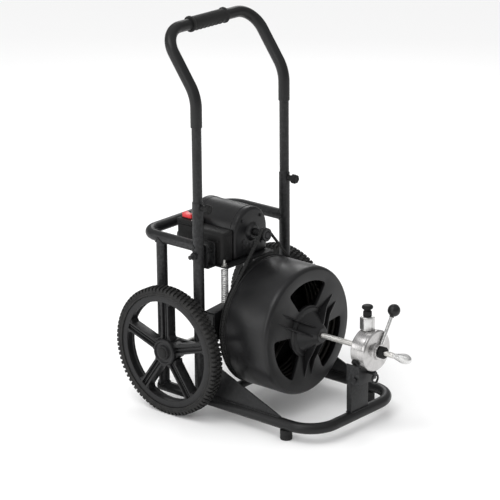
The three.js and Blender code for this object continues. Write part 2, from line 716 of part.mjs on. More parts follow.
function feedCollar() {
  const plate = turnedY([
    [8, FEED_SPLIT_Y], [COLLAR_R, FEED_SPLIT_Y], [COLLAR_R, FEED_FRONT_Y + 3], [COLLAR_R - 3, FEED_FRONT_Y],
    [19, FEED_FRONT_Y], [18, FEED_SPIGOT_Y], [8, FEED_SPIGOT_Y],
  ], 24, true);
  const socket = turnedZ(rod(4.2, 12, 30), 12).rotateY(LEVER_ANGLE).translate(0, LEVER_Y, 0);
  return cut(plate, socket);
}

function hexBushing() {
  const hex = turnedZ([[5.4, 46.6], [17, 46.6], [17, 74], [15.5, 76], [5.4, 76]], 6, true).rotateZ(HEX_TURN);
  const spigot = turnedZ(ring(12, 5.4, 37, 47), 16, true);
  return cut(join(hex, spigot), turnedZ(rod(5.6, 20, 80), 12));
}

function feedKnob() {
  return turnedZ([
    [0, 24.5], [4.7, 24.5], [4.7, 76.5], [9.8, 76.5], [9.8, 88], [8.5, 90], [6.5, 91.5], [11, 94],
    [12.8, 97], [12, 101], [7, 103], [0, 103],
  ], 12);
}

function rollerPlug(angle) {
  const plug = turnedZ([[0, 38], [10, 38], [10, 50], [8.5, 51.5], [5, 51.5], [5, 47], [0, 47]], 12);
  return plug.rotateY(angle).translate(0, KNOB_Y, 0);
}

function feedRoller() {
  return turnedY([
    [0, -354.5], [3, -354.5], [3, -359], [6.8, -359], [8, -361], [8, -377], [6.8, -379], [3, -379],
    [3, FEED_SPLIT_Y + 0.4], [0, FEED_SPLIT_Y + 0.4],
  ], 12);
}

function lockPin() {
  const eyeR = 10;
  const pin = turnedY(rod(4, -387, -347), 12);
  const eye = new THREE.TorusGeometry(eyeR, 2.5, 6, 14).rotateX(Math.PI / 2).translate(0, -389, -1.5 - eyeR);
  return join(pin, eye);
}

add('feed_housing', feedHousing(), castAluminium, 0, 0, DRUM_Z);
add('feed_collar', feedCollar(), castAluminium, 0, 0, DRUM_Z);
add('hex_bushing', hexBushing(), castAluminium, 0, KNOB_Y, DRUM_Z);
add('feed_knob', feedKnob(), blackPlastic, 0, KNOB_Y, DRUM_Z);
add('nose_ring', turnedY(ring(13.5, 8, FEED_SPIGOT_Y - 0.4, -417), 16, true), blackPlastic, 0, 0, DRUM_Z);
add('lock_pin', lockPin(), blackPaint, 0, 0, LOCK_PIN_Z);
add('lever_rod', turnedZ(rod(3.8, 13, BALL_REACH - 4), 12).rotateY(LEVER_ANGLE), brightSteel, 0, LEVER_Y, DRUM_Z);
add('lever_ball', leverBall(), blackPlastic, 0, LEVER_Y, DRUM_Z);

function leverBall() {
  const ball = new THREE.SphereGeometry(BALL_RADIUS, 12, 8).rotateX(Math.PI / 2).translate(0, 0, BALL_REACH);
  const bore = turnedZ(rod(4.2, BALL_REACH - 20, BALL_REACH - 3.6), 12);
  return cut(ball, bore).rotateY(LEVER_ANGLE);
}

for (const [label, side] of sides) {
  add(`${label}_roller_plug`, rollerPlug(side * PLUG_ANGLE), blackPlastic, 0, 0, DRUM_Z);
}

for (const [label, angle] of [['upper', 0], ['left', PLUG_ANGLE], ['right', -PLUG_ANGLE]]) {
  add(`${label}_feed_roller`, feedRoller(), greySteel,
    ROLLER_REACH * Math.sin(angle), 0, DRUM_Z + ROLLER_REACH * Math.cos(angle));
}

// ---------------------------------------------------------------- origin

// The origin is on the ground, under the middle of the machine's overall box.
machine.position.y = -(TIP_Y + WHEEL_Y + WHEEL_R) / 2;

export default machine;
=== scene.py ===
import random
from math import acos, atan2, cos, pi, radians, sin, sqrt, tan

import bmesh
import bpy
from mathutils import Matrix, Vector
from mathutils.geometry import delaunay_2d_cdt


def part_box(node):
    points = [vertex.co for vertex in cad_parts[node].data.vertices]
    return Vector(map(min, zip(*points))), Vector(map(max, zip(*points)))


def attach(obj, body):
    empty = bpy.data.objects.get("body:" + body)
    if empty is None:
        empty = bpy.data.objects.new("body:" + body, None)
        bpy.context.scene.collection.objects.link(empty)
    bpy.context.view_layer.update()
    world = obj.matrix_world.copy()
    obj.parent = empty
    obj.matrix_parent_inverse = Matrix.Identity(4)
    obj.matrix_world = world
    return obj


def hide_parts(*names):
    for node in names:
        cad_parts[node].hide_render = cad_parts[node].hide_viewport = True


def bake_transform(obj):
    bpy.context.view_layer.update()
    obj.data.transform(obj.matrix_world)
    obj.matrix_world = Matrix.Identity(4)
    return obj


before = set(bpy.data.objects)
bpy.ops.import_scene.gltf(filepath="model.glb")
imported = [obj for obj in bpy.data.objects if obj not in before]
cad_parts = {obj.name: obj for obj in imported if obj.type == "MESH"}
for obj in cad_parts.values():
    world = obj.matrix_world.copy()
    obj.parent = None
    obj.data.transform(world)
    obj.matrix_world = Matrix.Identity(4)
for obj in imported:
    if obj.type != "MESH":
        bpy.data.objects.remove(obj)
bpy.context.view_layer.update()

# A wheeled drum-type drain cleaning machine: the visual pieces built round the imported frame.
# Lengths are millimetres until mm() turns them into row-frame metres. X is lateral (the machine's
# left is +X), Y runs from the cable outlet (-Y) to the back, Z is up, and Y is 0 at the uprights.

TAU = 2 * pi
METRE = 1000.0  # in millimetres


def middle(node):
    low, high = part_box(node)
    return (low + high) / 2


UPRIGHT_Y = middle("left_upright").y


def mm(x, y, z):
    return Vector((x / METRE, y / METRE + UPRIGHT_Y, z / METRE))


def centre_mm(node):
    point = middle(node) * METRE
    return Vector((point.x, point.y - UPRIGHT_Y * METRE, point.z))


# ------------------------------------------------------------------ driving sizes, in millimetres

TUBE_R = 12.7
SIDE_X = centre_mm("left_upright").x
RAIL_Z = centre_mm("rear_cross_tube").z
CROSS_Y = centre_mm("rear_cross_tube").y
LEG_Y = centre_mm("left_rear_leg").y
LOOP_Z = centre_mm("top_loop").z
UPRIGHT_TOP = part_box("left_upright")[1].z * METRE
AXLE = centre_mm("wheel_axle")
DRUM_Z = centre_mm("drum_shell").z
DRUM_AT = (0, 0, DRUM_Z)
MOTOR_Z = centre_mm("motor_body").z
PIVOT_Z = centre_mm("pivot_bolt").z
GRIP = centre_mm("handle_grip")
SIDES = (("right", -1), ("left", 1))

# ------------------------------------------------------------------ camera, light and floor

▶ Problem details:
Your task is to repeat the lines from the one containing "for (const [label, side]" to the one containing "cad_parts[node].hide_render = cad_parts[node].hide_viewport", both lines included. Leave out every other line.

▶ Exercise answer:
for (const [label, side] of sides) {
  add(`${label}_roller_plug`, rollerPlug(side * PLUG_ANGLE), blackPlastic, 0, 0, DRUM_Z);
}

for (const [label, angle] of [['upper', 0], ['left', PLUG_ANGLE], ['right', -PLUG_ANGLE]]) {
  add(`${label}_feed_roller`, feedRoller(), greySteel,
    ROLLER_REACH * Math.sin(angle), 0, DRUM_Z + ROLLER_REACH * Math.cos(angle));
}

// ---------------------------------------------------------------- origin

// The origin is on the ground, under the middle of the machine's overall box.
machine.position.y = -(TIP_Y + WHEEL_Y + WHEEL_R) / 2;

export default machine;
=== scene.py ===
import random
from math import acos, atan2, cos, pi, radians, sin, sqrt, tan

import bmesh
import bpy
from mathutils import Matrix, Vector
from mathutils.geometry import delaunay_2d_cdt


def part_box(node):
    points = [vertex.co for vertex in cad_parts[node].data.vertices]
    return Vector(map(min, zip(*points))), Vector(map(max, zip(*points)))


def attach(obj, body):
    empty = bpy.data.objects.get("body:" + body)
    if empty is None:
        empty = bpy.data.objects.new("body:" + body, None)
        bpy.context.scene.collection.objects.link(empty)
    bpy.context.view_layer.update()
    world = obj.matrix_world.copy()
    obj.parent = empty
    obj.matrix_parent_inverse = Matrix.Identity(4)
    obj.matrix_world = world
    return obj


def hide_parts(*names):
    for node in names:
        cad_parts[node].hide_render = cad_parts[node].hide_viewport = True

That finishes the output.